- Born: May 27, 1909 Ōzu, Ehime Prefecture, Japan
- Origin: Japan
- Died: February 19, 1970 (aged 60) Tokyo, Japan
- Genres: Jazz, Ryūkōka, Gunka
- Occupations: Singer, bandleader, composer
- Labels: Nippon Columbia, King Records

= Tadaharu Nakano =

Tadaharu Nakano (中野忠晴, Nakano Tadaharu) was a popular Japanese baritone singer of jazz and ryūkōka in Shōwa era Japan.

==Life and career==
Nakano was born in Ōzu, Ehime on May 27, 1909. His interest in music was sparked in early childhood by the sound of the organ at a local Christian church where his father served as a pastor.

When he became older, he joined his congregation's choir where his interest in Western music grew. He later credited the experience as the greatest influence on his career as a jazz singer.

In 1929 he enrolled at the Musashino Academia Musicae and graduated from the school's vocal department in 1932. At his debut recital in the spring of that year, Nakano presented a program of selections from Kurt Weill's The Threepenny Opera, which had been premiered in Japan earlier that year.

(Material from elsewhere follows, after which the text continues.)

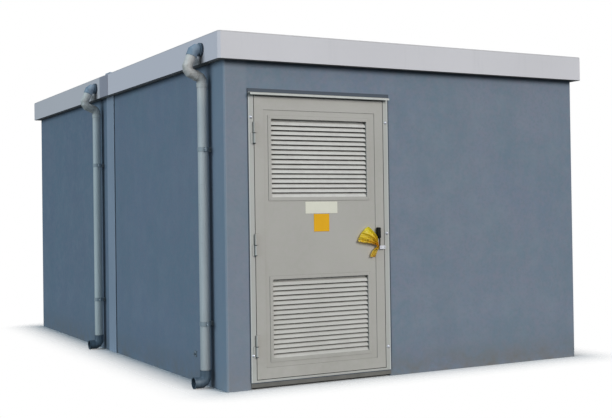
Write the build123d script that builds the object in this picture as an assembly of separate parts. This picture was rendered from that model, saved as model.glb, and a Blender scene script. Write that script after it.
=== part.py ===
from build123d import *
from math import ceil, cos, radians, sin, tan
import os

# Walk-in compact substation: two concrete room modules set end to end.
# X runs right along the front, Y runs back, Z is up, and the floor it stands on is Z = 0.
# The origin is the centre of the footprint.

# Overall sizes
building_width = 3290
module_depth = 2615
wall_height = 2390
roof_height = 200
roof_overhang = 65

# Concrete
wall_thickness = 120
wall_corner_chamfer = 10
roof_corner_chamfer = 18
roof_top_chamfer = 6
floor_thickness = 50
module_gap = 20
roof_rim_width = 90
roof_slab_high_side = 100
roof_slab_low_side = 60
drip_groove_width = 12
drip_groove_depth = 8
drip_groove_setback = 22

# Joint covers
wall_strip_width = 205
wall_strip_depth = 8
wall_strip_sheet = 3
fascia_strip_width = 245
fascia_strip_sheet = 4
roof_cap_width = 150
roof_cap_height = 25
roof_cap_sheet = 3
roof_cap_end_setback = 40

# Doorway
doorway_from_left = 190
doorway_width = 1200
doorway_top = 2184
threshold_proud = 4
threshold_above_ground = 14

# Door frame
frame_face = 42
frame_proud = 6
frame_sill_height = 16
seal_gap = 10
stop_width = 20
stop_depth = 20

# Door leaf
leaf_gap = 5
leaf_depth = 40
leaf_sheet = 2.5
lock_rail_height = 100
panel_margin_sides = 76
panel_margin_top = 98
panel_margin_bottom = 80
panel_recess = 4

# Drip cap over the door
cap_height = 20
cap_projection = 34
cap_fall = 6
cap_flange = 10
cap_sheet = 2
cap_drop_below_top = 20
cap_end_inset = 2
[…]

Among the songs Nakano included in his program was Mack the Knife. He was discovered by the composer Kōsaku Yamada, who attended the concert on a scouting trip for Nippon Columbia. Soon afterwards he signed a contract with the label, who was marketed as a rival to fellow baritone and Musashino Academia Musicae alumni Tamaki Tokuyama on Nippon Victor Records.

Influenced by work of The Mills Brothers and The Comedian Harmonists, Nakano founded his own vocal group in 1934: the Columbia Nakano Rhythm Boys (コロムビア・ナカノ・リズム・ボーイズ, Coromubia Nakano Rizumu Boizu). A string of hits followed, beginning with their cover of Leslie Sarony's The Alpine Milkman (山の人氣者, Yama no ninkimono). Ryōichi Hattori later collaborated with Nakano and his group, producing some of the group's most memorable songs. One of their most controversial numbers was 1940's Shortage Song (タリナイ・ソング, Tarinai songu), which satirized the widespread shortages of food and materials in wartime Japan. The song's subsequent ban, as well as a general government crackdown on jazz music, resulted in the Rhythm Boys' breakup in 1941. Nakano went on to continue a solo career.

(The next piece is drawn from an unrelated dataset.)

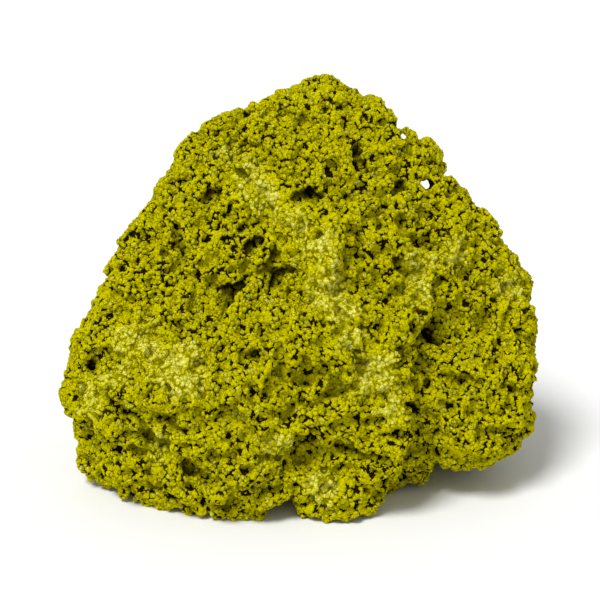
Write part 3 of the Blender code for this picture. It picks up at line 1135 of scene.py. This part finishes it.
class NONTRONITE_OT_stage(bpy.types.Operator):
    """Make the floor, the soft light and the camera"""

    bl_idname = "nontronite.stage"
    bl_label = "Stage"

    def execute(self, context):
        settings = context.scene.nontronite_stage
        half = settings.floor_size / 2
        data = bpy.data.meshes.new("floor")
        corners = [(-half, -half, 0), (half, -half, 0), (half, half, 0), (-half, half, 0)]
        data.from_pydata(corners, [], [(0, 1, 2, 3)])
        floor = placed_object("floor", data)
        paper = bpy.data.materials.new("pale paper")
        paper.use_nodes = True
        shader = paper.node_tree.nodes["Principled BSDF"]
        shader.inputs["Base Color"].default_value = (*settings.floor_colour, 1.0)
        shader.inputs["Roughness"].default_value = FLOOR_ROUGHNESS
        shader.inputs["Specular IOR Level"].default_value = FLOOR_SHINE
        data.materials.append(paper)

        key = bpy.data.lights.new("key", "SUN")
        key.energy = settings.key_strength
        key.angle = KEY_WIDTH
        lamp = placed_object("key", key)
        lamp.rotation_euler = KEY_SIDE.to_track_quat("Z", "Y").to_euler()

        world = bpy.data.worlds.new("studio")
        world.use_nodes = True
        sky = world.node_tree.nodes["Background"]
        sky.inputs["Color"].default_value = (1.0, 1.0, 1.0, 1.0)
        sky.inputs["Strength"].default_value = settings.sky_strength
        context.scene.world = world

        view = bpy.data.cameras.new("camera")
        view.lens = LENS
        view.sensor_width = SENSOR
        view.clip_start = NEAREST_SEEN
        camera = placed_object("camera", view)
        camera.matrix_world = Matrix.Translation(EYE) @ Matrix((RIGHT, UP, NEAR)).transposed().to_4x4()
        context.scene.camera = camera
        context.scene.view_settings.view_transform = "Standard"
        return {"FINISHED"}


class NONTRONITE_PT_panel(bpy.types.Panel):
    """Lists the steps that dress the lump"""

    bl_label = "Nontronite"
    bl_idname = "NONTRONITE_PT_panel"
    bl_space_type = "VIEW_3D"
    bl_region_type = "UI"
    bl_category = "Nontronite"

    def draw(self, context):
        for step in STEPS:
            self.layout.operator(step.bl_idname)


STEPS = (NONTRONITE_OT_core, NONTRONITE_OT_clay, NONTRONITE_OT_stage)
SETTINGS = {
    "nontronite_sizes": LumpSizes,
    "nontronite_colours": LumpColours,
    "nontronite_stage": StageSettings,
}
CLASSES = (*SETTINGS.values(), *STEPS, NONTRONITE_PT_panel)


def register():
    for kind in CLASSES:
        bpy.utils.register_class(kind)
    for name, kind in SETTINGS.items():
        setattr(bpy.types.Scene, name, PointerProperty(type=kind))


def unregister():
    for name in SETTINGS:
        delattr(bpy.types.Scene, name)
    for kind in reversed(CLASSES):
        bpy.utils.unregister_class(kind)


def main():
    register()
    bpy.ops.nontronite.core()
    bpy.ops.nontronite.clay()
    bpy.ops.nontronite.stage()


if __name__ == "__main__":
    main()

After the war, Nakano joined King Records, but quickly retired from singing citing a throat injury. Composition became the focus of the final part of his career, penning hit songs for Chiemi Eri, Utako Matsushima, Hachirō Kasuga, Michiya Mihashi and Ichirō Wakahara.

==Death==
Nakano died February 19, 1970, from lung cancer, aged 60. He was buried at the Zōshigaya Cemetery.